Ask Larry

Do You Have Any Thoughts On My Situation?

I recently started taking social security benefits after waiting 23 months past my FRA. From reading you, I concluded that 23 months of delay past FRA would come to an additional 15.33% in benefit amount (23 x 0.67%). However in January I received on the first 13 months of benefit delay (8.67%). When I call Social Security the national number tells me the state where I filed are the people I need to talk to. The state level people tell me that I have to wait until 2020 taxes are filed before I will get the additional DRC credit. I think I'm getting the runaround! Any thoughts? My thanks in advance!!

Hi,

If you file for benefits between full retirement age (FRA) and age 70 and if you claim your benefits effective with any month other than January, you are initially only credited for the delayed retirement credits (DRC) you earned through December of the year prior to the year in which you claim your benefits. Any additional DRCs earned in the year in which you claim benefits aren't credited until effective with your benefit for January of the following year.

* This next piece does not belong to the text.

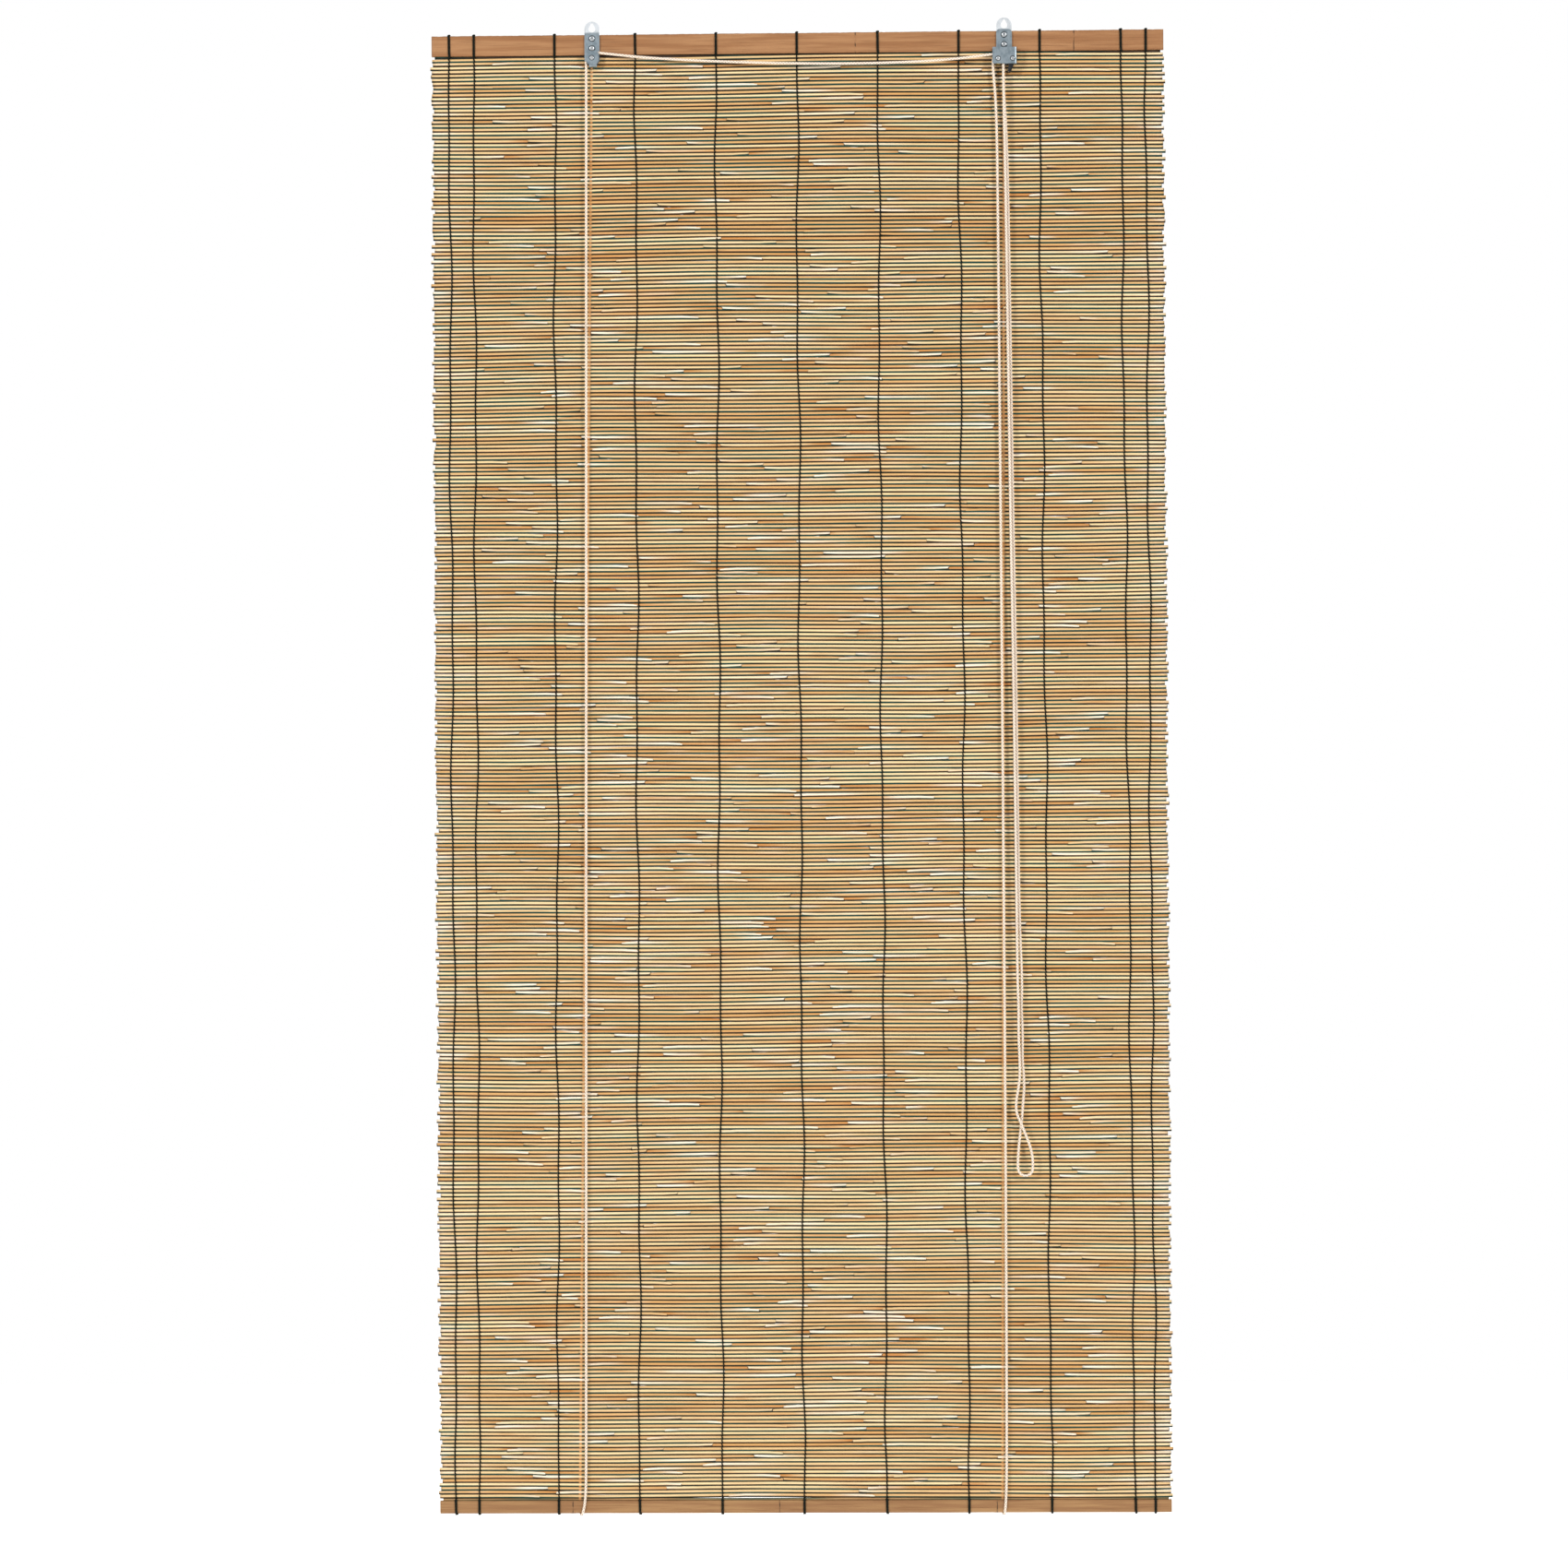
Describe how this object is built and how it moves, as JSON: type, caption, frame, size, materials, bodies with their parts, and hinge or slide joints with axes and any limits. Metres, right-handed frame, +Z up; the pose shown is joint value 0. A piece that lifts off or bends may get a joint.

For example, say Bob files for benefits effective with April 2021 when he reaches age 68. Bob would initially only be credited for the 21 DRCs he earned through December 2020. Bob's additional 3 DRCs earned for January through March of 2021 couldn't be credited until his benefit payment for January 2022.

Furthermore, the recomputations to include partial year DRCs are only done periodically on an automated basis, so Bob's benefit rate in the example above might not actually be increased to reflect the additional 3 months of DRCs until sometime in 2023. Bob would, however, be paid any back pay due for months starting with January 2022.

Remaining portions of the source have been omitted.